▶ DIRECTIVE
Examine each line of the data. Copy those that contain the string "continues".

▶ RECORDS FOR THIS EXERCISE
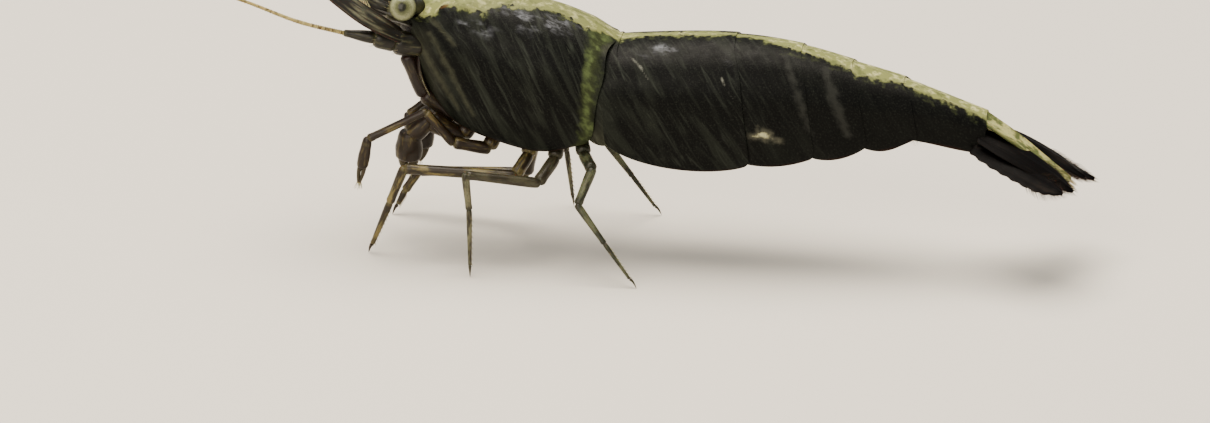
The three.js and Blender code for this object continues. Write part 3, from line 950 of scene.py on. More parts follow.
def finger(name, base, tip, radius, opening):
    """One finger of a pincer: a slim spoon that bows outward by the opening."""
    base, tip = Vector(base), Vector(tip)

    def path(t):
        return base.lerp(tip, t) + opening * math.sin(math.pi * t)

    def size(t):
        width = radius * (1 - 0.45 * t) * (dome(t, 0.1) * dome(1 - t, 0.1))
        return width, width * 0.8

    return tube(name, path, size, 10, 14, marks={"joint": 0.75, "reach": 1.0})


def picking_leg(number, side, sign):
    joints = [Vector(point) for point in PICKING[number][SIDES.index((side, sign))]]
    name = f"leg_{number}_{side}_limb"
    wrist, end = joints[-2], joints[-1]
    radius = PALM_RADII[number]
    ahead = (end - wrist).normalized()
    spread = (end - wrist).cross(ACROSS).normalized() * radius
    knuckle = wrist.lerp(end, PALM_SHARE)
    socket = wrist - ahead * (PALM_SUNK * radius)
    arm = limb(name, joints[:-1], PICKING_RADII[number])
    pieces = [arm, palm(f"{name}_palm", socket, knuckle + ahead * 0.05, radius)]
    roots = []
    for way in (-1, 1):
        base = knuckle - ahead * (FINGER_SUNK * radius) + spread * (FINGER_ROOT * way)
        tip = end + spread * (FINGER_TIP * way)
        bow = spread * (FINGER_BOW * way)
        pieces.append(finger(f"{name}_finger_{way}", base, tip, radius * FINGER_RADIUS, bow))
        for _ in range(BRUSH_SETAE):
            stray = Vector((dice.uniform(-1, 1), dice.uniform(-1, 1), dice.uniform(-0.3, 0.3)))
            place = tip + stray * 0.05 - ahead * 0.08
            reach = ahead * BRUSH_LENGTH + stray * 0.12
            roots.append((place, place + reach, BRUSH_RADIUS, STRAIGHT, (0.5, 0.5)))
    leg = join(name, pieces[::-1])
    smooth(leg)
    return leg, roots


for number in PICKING:
    for side, sign in SIDES:
        legs[number, side], leg_spines[number, side] = picking_leg(number, side, sign)
print("all legs:", len(legs))

# %% [markdown]
# ## The eyes
# A shrimp's eye is a ball of fine facets on a short stalk, deeper than it looks, because the dark
# pigment lies below a clear cornea. A sphere is turned so that its pole looks outward, and each
# point keeps how far it is towards that pole, so that the finish can ring it. The facets could be
# cut into the ball, but they are finer than the mesh and belong in the finish. The stalk is an
# article that widens to a cup.

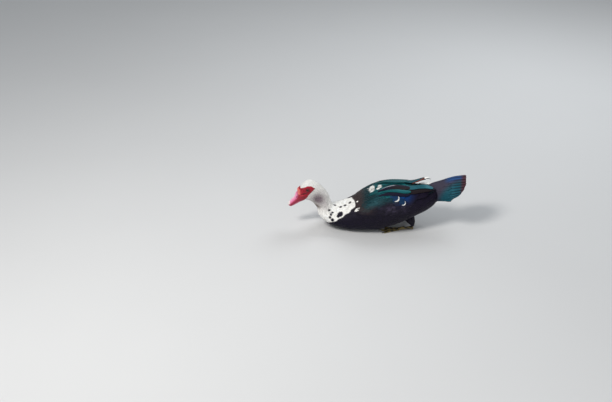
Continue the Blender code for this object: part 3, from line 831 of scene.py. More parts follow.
def bill_paint(row, angle, upper, nostril):
    """Pink over the ridge with a painted highlight along its top, rose down the sides, crimson at the root
    and edges, painted shade in the nostrils.
    """
    row, height = row[:, None], np.abs(np.sin(angle))
    colour = mix(ROSE, PINK, ease(height, 0.15, 0.75) * ease(row, 0.1, 1.3))
    # A painted highlight: pale pink along the top of the upper mandible's ridge.
    colour = mix(colour, RIDGE_HIGHLIGHT_PINK, ease(height, 0.8, 1.0) * ease(row, 0.8, 2.2) * upper)
    root = 1 - ease(row + 0.9 * height, 0.9, 1.9)
    colour = mix(colour, CRIMSON, np.clip(root + 0.8 * (1 - ease(height, 0.1, 0.4)), 0, 1))
    colour = mix(colour, NAIL_TINT, 0.9 * upper * ease(row, 3.7, 4.5) * ease(height, 0.12, 0.40))
    if not upper:
        colour = mix(colour, CRIMSON, 0.55)
    # Painted shade darkens the nostril dimples as if they were deep openings.
    return mix(colour, NOSTRIL_SHADE, np.clip(nostril * 1.2, 0, 1))


def keratin(name, roughness, grain):
    """Smooth moist horn, with fine growth streaks a fraction of a mm across as faint tone and bump."""
    made, tree, shader = new_material(name, Roughness=roughness, Coat_Weight=0.15, Coat_Roughness=0.3)
    colour = add_node(tree, "ShaderNodeAttribute", attribute_name="colour").outputs["Color"]
    place = add_node(tree, "ShaderNodeTexCoord").outputs["Object"]
    stretched = add_node(tree, "ShaderNodeMapping", {"Vector": place, "Rotation": (math.radians(-38), 0, 0),
                                                     "Scale": (1.0, 0.25, 1.0)})
    streak = add_node(tree, "ShaderNodeTexNoise", {"Vector": stretched.outputs["Vector"],
                                                   "Scale": 1 / (grain * MM), "Detail": 4.0})
    tone = add_node(tree, "ShaderNodeMapRange", {"Value": streak.outputs["Fac"], "To Min": 0.84,
                                                 "To Max": 1.14})
    shaded = add_node(tree, "ShaderNodeVectorMath", {0: colour, 1: tone.outputs["Result"]},
                      operation="MULTIPLY")
    bump = add_node(tree, "ShaderNodeBump", {"Height": streak.outputs["Fac"], "Strength": 0.3,
                                             "Distance": 0.2 * MM})
    feed(tree, shader, {"Base Color": shaded.outputs["Vector"], "Normal": bump.outputs["Normal"]})
    return made


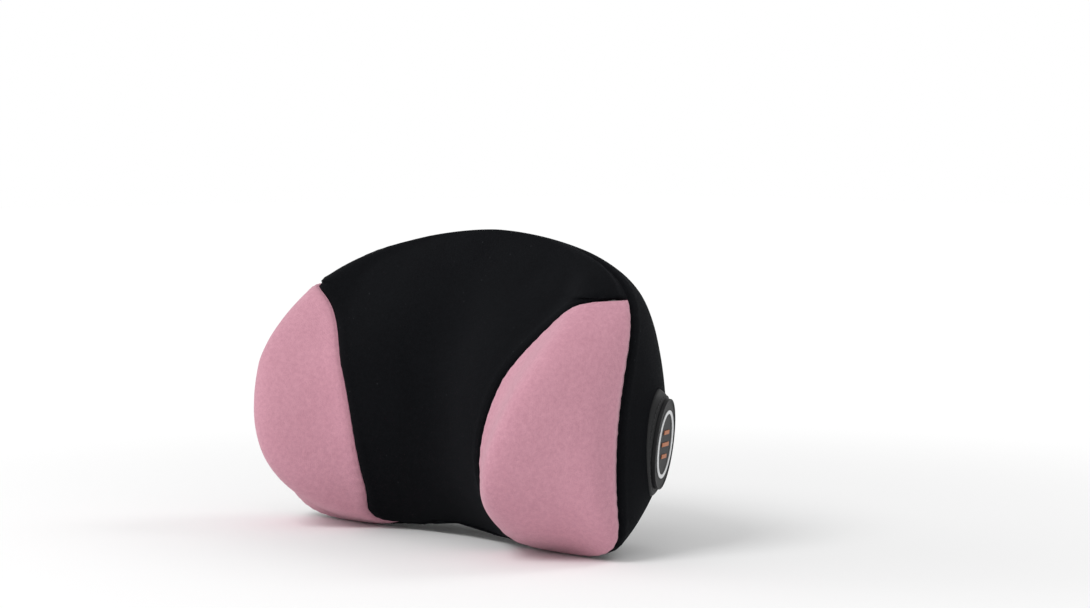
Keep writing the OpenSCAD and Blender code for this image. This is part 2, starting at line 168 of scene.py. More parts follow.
def wing_seam(q):
    """Where the seam between the black centre and a wing crosses each height, as a share s."""
    k = height(q) / HIGH
    low, high = dome((0.2 - k) / 0.23, 3, 2), dome((k - 0.2) / (TIP - 0.2), 1.9, 2)
    under = np.clip((-q - 0.978) / 0.014, 0, 1)
    low = low * (1 - under * under * (3 - 2 * under))
    return np.where(k >= TIP, 1, 1 - (1 - WAIST) * np.where(k > 0.2, high, low))


print("the widest level is", round(float(WIDEST_Z - ORIGIN_Z)), "mm from the middle")

# %% [markdown]
# ## Cutting the cover
# The real cover is cut from seven shapes: a black centre that spreads out over the top, two pink
# wings, two black sides, and an upper and a lower back with the zip between them. Each shape here
# starts as a flat grid of its own, the way cloth starts flat, and every corner of the grid is then
# carried to its place on the form. Columns crowd towards the edges, where the seams need them.


# %% Ways to lay a flat grid on the form
def crowd(u, amount=0.6):
    return u - amount * np.sin(2 * np.pi * u) / (2 * np.pi)


def rows(v, top=90.0):
    return np.sin(np.radians(-90 + (90 + top) * v))


def lay_centre(u, v):
    q = rows(v)
    return (2 * crowd(u) - 1) * wing_seam(q), q


def lay_wing(u, v):
    q = rows(v, TIP_TURN)
    edge = wing_seam(q)
    return edge + (1 - edge) * np.sin(np.pi / 2 * crowd(u)), q


def lay_side(u, v):
    return 1 - SIDE_SHARE * (1 - np.sin(np.pi / 2 * crowd(u))), rows(v)


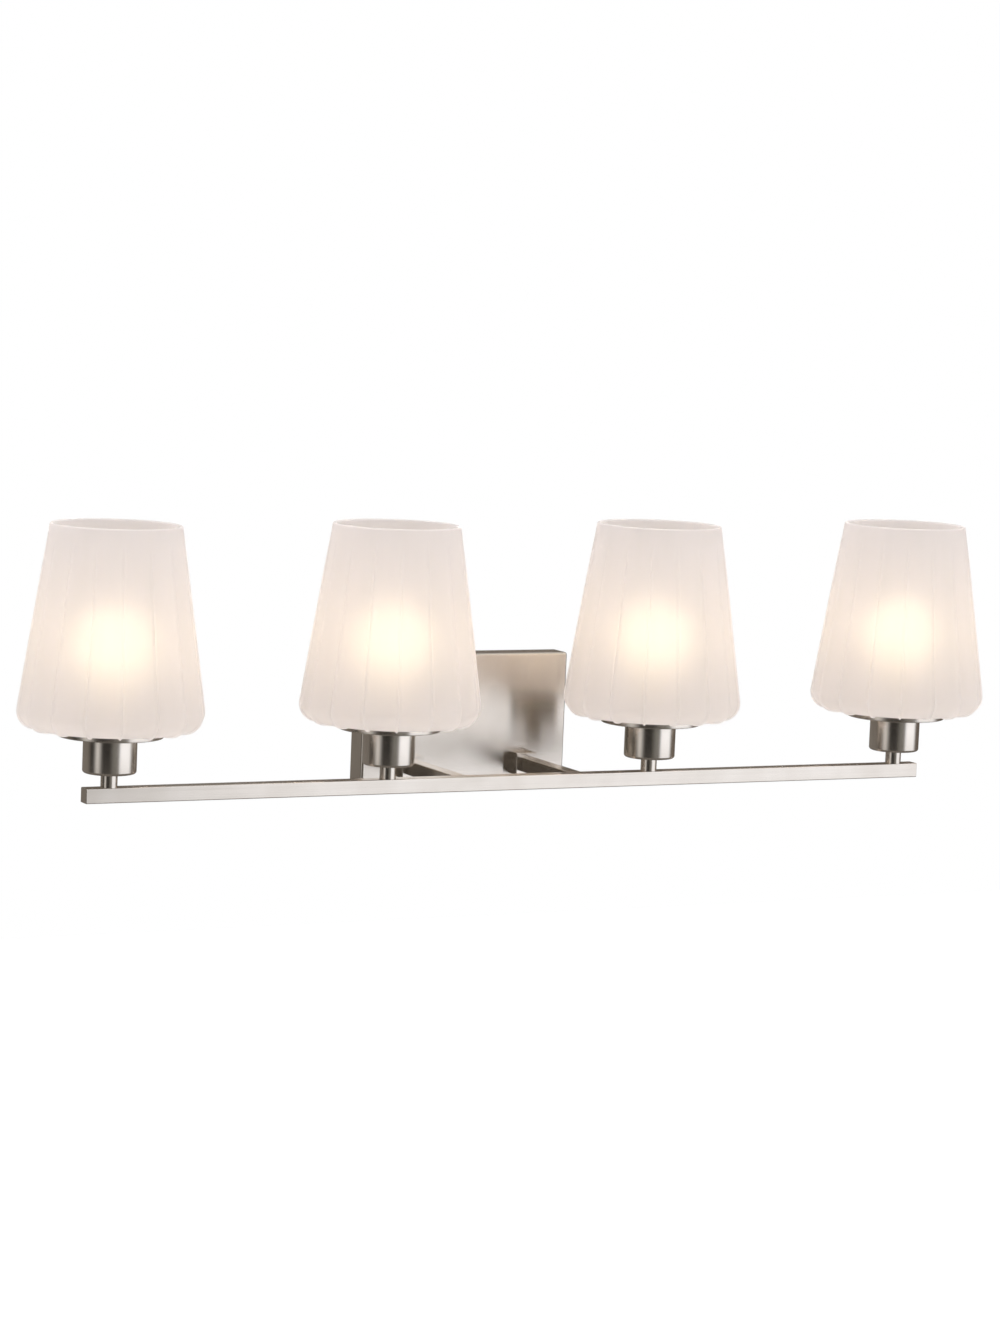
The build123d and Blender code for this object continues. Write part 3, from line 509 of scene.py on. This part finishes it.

▶ ANSWER TO THIS EXERCISE
The three.js and Blender code for this object continues. Write part 3, from line 950 of scene.py on. More parts follow.
The build123d and Blender code for this object continues. Write part 3, from line 509 of scene.py on. This part finishes it.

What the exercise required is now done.